┌──

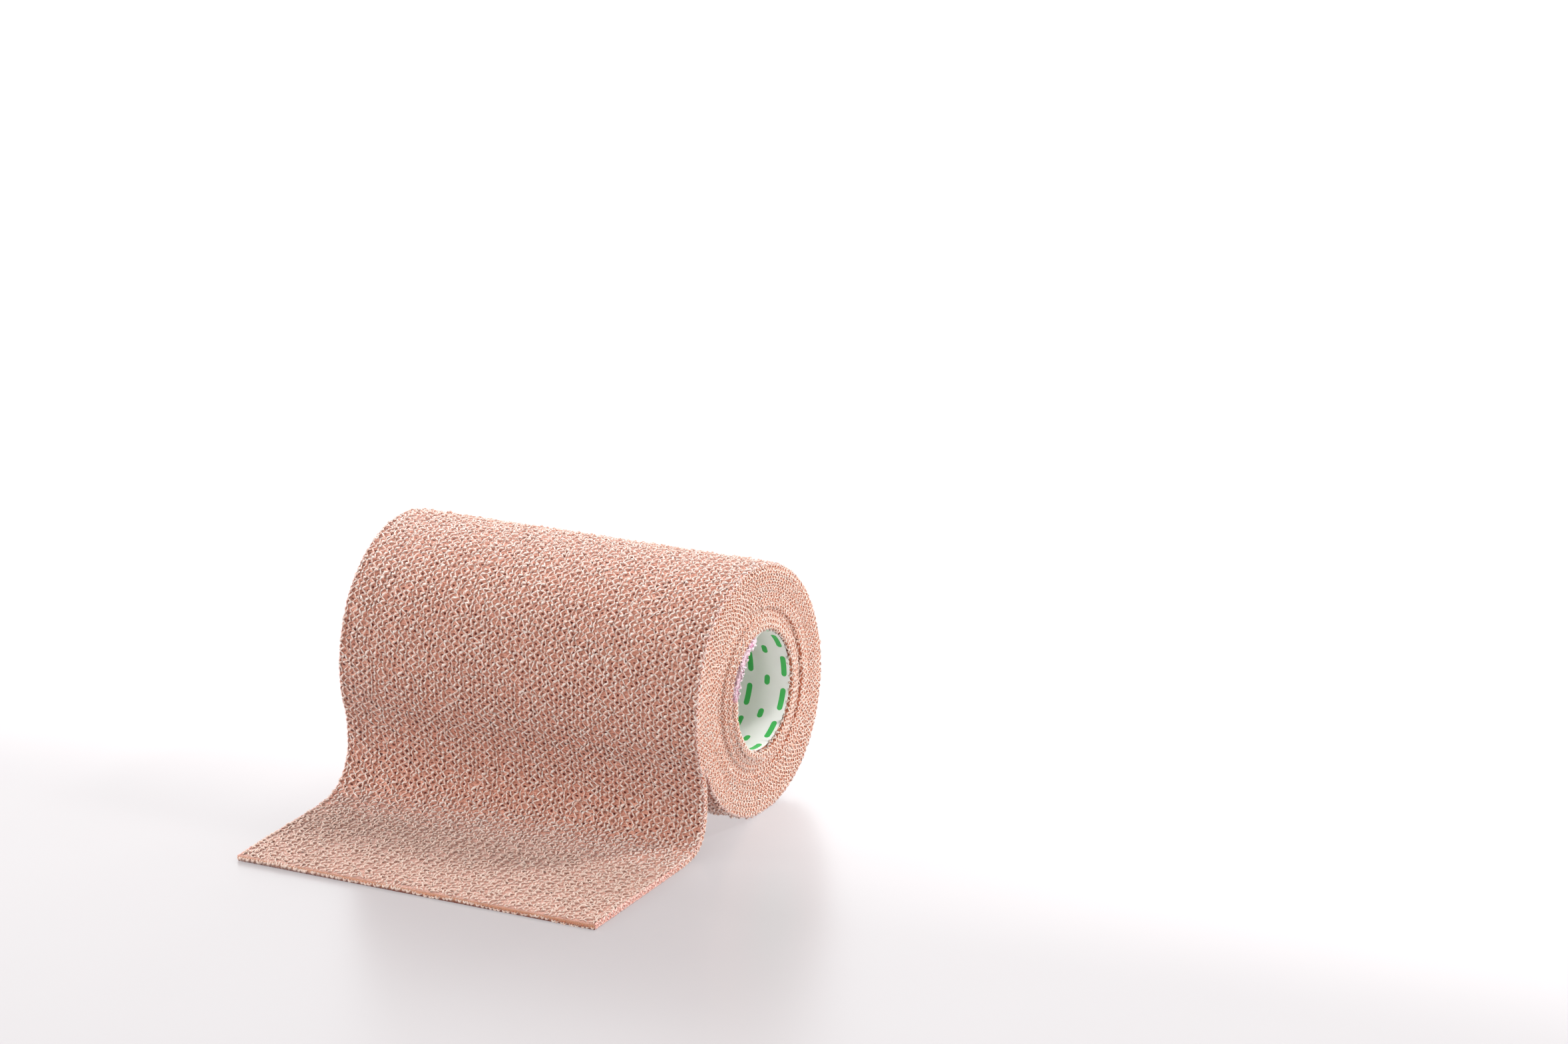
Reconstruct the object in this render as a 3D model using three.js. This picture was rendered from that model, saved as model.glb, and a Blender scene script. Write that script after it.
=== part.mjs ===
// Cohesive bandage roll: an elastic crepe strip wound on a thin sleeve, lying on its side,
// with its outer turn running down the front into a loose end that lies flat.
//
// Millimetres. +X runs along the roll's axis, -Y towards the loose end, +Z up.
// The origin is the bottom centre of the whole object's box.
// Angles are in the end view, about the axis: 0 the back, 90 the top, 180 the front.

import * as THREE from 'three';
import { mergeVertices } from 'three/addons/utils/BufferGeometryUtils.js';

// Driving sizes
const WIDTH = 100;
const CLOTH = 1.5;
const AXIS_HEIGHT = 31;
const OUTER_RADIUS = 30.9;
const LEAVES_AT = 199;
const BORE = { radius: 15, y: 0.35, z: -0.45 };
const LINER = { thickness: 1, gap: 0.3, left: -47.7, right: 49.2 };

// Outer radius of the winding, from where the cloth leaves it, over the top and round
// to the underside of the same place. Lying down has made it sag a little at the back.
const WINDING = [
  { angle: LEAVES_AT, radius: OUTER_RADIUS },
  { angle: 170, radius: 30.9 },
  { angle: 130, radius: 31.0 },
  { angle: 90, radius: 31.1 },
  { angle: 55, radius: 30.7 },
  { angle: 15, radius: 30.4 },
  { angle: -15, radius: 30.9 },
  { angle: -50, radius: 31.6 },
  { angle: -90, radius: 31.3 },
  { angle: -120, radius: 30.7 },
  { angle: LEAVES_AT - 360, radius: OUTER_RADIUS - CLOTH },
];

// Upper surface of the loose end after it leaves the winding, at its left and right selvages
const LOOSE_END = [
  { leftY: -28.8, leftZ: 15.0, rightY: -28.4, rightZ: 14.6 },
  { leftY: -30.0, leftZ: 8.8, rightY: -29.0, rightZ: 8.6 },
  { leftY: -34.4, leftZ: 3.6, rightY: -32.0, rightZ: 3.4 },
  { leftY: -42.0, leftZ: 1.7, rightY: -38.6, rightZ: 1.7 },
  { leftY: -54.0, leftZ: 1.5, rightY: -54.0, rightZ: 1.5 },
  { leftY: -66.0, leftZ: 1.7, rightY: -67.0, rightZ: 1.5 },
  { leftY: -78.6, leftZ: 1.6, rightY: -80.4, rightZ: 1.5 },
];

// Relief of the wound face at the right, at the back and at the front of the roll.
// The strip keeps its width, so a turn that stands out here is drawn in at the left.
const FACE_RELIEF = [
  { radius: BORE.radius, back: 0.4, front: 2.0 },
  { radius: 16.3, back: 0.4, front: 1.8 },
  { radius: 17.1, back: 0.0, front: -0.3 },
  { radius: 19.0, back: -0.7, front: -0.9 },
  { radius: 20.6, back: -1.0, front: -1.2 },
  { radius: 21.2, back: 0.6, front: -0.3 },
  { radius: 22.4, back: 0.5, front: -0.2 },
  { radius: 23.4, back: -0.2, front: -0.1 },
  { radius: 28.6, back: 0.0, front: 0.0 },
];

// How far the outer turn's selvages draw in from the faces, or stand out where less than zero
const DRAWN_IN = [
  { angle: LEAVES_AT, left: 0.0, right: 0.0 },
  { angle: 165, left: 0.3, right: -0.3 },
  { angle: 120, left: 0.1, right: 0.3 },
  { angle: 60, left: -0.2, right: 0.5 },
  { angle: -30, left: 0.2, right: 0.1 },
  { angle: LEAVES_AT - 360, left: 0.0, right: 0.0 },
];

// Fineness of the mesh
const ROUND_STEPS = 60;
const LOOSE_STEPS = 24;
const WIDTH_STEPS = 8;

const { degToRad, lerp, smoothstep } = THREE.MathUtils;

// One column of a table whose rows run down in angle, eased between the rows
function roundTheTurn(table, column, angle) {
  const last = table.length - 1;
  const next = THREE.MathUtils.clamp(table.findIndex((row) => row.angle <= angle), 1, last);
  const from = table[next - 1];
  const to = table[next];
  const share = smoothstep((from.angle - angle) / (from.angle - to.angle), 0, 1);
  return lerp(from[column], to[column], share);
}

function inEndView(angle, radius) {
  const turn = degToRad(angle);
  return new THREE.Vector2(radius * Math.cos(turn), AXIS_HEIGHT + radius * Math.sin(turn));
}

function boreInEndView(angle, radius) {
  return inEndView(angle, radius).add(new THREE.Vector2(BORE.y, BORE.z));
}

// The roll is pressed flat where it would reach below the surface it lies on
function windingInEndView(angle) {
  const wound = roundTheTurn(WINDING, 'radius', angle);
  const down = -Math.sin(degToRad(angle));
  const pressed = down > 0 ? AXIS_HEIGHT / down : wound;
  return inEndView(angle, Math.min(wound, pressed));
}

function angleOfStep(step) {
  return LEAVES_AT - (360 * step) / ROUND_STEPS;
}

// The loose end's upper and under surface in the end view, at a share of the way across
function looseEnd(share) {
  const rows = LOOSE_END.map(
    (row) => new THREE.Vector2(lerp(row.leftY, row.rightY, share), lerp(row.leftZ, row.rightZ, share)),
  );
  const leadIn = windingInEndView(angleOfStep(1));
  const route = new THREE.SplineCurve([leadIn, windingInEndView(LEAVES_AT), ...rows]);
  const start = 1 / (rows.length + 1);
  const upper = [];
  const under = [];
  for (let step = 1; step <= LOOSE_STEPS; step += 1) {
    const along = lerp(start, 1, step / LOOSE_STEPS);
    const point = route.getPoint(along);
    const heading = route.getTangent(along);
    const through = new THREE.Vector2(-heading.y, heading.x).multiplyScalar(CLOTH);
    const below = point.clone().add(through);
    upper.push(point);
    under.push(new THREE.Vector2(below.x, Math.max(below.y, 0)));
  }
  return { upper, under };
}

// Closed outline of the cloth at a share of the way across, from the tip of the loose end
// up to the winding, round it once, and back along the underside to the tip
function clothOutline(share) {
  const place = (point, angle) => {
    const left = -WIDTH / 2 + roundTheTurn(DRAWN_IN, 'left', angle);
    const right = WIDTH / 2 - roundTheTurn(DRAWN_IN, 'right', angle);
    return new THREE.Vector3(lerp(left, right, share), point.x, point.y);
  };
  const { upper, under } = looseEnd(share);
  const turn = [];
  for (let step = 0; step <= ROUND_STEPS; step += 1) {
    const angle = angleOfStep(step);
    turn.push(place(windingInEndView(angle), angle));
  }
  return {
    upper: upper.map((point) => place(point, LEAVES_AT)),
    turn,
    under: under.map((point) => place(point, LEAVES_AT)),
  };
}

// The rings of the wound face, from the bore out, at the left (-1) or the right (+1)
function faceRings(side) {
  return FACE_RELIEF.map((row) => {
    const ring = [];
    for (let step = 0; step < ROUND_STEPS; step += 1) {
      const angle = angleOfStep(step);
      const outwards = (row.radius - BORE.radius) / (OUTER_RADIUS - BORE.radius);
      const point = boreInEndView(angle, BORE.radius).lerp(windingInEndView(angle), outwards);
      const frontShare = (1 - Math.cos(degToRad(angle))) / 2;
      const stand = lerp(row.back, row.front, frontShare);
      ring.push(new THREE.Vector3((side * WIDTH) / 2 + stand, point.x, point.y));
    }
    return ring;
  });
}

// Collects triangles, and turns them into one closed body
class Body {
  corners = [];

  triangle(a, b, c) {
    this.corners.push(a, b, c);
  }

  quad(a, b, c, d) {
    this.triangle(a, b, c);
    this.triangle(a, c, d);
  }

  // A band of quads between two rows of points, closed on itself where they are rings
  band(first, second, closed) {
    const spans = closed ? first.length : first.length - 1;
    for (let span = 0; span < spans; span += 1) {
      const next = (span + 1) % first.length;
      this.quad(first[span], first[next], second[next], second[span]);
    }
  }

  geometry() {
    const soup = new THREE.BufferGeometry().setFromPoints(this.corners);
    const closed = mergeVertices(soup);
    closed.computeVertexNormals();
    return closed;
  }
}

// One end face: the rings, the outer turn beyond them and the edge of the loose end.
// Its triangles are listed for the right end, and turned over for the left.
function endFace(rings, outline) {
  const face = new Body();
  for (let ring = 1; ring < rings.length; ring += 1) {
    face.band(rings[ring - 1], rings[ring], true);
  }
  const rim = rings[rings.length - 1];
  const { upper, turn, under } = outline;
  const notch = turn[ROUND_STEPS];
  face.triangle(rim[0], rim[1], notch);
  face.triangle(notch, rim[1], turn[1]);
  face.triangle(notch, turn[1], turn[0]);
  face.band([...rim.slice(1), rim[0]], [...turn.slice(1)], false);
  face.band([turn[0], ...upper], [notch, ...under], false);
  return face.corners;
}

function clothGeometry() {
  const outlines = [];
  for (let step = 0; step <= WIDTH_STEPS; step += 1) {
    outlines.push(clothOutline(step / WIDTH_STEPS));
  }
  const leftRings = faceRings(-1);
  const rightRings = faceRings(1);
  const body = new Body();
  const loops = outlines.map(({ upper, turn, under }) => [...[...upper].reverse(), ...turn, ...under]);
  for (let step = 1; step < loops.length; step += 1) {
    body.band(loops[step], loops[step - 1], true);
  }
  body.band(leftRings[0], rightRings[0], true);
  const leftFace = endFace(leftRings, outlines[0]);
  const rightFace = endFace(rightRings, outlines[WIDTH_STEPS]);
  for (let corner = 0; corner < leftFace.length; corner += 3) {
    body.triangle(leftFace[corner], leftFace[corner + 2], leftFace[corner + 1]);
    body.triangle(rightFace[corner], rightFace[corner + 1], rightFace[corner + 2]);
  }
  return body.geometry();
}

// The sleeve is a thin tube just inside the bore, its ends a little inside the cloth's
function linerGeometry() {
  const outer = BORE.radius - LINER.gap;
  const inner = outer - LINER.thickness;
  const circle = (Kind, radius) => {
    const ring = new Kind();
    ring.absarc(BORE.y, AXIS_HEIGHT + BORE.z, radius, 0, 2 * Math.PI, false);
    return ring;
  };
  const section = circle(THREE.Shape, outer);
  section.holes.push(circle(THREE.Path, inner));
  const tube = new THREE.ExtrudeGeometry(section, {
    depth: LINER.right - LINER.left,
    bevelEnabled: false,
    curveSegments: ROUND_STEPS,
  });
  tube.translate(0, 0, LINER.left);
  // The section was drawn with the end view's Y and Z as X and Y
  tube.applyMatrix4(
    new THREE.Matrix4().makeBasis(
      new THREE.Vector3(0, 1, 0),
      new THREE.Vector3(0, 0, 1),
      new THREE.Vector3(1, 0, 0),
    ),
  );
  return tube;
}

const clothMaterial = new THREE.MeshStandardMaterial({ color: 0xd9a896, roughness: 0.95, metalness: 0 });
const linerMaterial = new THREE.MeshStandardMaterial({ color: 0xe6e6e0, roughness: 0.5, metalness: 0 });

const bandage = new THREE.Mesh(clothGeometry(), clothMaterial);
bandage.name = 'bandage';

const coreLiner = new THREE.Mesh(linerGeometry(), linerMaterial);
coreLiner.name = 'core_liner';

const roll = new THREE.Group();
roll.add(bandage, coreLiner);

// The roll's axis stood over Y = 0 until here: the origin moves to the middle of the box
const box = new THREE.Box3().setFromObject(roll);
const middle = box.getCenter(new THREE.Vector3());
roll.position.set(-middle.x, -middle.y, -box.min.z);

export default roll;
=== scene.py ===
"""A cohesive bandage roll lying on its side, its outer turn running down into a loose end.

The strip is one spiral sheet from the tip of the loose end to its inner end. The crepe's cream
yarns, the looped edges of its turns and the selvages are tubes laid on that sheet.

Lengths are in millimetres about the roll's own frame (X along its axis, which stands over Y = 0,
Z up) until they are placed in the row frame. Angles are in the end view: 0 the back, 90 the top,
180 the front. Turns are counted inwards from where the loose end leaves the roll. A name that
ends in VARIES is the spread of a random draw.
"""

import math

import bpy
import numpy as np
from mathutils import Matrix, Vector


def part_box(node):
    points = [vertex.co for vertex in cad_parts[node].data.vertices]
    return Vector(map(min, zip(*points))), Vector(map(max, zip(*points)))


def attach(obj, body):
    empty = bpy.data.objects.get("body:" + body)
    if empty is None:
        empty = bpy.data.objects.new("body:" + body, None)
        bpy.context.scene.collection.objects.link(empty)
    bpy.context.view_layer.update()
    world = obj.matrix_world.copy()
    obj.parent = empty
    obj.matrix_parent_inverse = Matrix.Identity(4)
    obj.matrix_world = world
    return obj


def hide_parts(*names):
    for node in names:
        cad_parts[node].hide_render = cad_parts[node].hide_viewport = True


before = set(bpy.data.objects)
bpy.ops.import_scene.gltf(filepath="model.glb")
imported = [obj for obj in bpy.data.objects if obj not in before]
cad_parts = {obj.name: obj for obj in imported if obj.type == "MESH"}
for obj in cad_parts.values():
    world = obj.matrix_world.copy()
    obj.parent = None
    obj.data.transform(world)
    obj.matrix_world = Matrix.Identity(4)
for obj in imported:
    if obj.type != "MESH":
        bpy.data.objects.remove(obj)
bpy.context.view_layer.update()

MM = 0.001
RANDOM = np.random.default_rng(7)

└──
┌──

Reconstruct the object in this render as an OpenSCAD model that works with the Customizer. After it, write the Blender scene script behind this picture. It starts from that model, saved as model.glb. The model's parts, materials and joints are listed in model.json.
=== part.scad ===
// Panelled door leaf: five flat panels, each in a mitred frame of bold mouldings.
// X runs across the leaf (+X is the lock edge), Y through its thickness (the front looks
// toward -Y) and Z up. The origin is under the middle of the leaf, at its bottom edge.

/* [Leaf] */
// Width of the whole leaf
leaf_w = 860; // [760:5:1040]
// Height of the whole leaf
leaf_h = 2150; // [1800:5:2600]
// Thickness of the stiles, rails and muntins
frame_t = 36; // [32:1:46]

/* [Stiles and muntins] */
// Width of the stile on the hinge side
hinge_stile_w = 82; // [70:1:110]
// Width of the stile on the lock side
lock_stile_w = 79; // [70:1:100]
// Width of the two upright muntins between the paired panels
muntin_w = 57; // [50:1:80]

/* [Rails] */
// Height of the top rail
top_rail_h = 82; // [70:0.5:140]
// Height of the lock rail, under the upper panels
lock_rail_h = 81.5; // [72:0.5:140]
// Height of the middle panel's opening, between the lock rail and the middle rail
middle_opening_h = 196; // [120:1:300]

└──

> _REQUIRED TASK_
Give back exactly the lines running from the line that contains "const coreLiner = new" through the line that contains "before = set(bpy.data.objects)", and nothing outside them.

> _SOLUTION FOR THIS PROBLEM_
const coreLiner = new THREE.Mesh(linerGeometry(), linerMaterial);
coreLiner.name = 'core_liner';

const roll = new THREE.Group();
roll.add(bandage, coreLiner);

// The roll's axis stood over Y = 0 until here: the origin moves to the middle of the box
const box = new THREE.Box3().setFromObject(roll);
const middle = box.getCenter(new THREE.Vector3());
roll.position.set(-middle.x, -middle.y, -box.min.z);

export default roll;
=== scene.py ===
"""A cohesive bandage roll lying on its side, its outer turn running down into a loose end.

The strip is one spiral sheet from the tip of the loose end to its inner end. The crepe's cream
yarns, the looped edges of its turns and the selvages are tubes laid on that sheet.

Lengths are in millimetres about the roll's own frame (X along its axis, which stands over Y = 0,
Z up) until they are placed in the row frame. Angles are in the end view: 0 the back, 90 the top,
180 the front. Turns are counted inwards from where the loose end leaves the roll. A name that
ends in VARIES is the spread of a random draw.
"""

import math

import bpy
import numpy as np
from mathutils import Matrix, Vector


def part_box(node):
    points = [vertex.co for vertex in cad_parts[node].data.vertices]
    return Vector(map(min, zip(*points))), Vector(map(max, zip(*points)))


def attach(obj, body):
    empty = bpy.data.objects.get("body:" + body)
    if empty is None:
        empty = bpy.data.objects.new("body:" + body, None)
        bpy.context.scene.collection.objects.link(empty)
    bpy.context.view_layer.update()
    world = obj.matrix_world.copy()
    obj.parent = empty
    obj.matrix_parent_inverse = Matrix.Identity(4)
    obj.matrix_world = world
    return obj


def hide_parts(*names):
    for node in names:
        cad_parts[node].hide_render = cad_parts[node].hide_viewport = True


before = set(bpy.data.objects)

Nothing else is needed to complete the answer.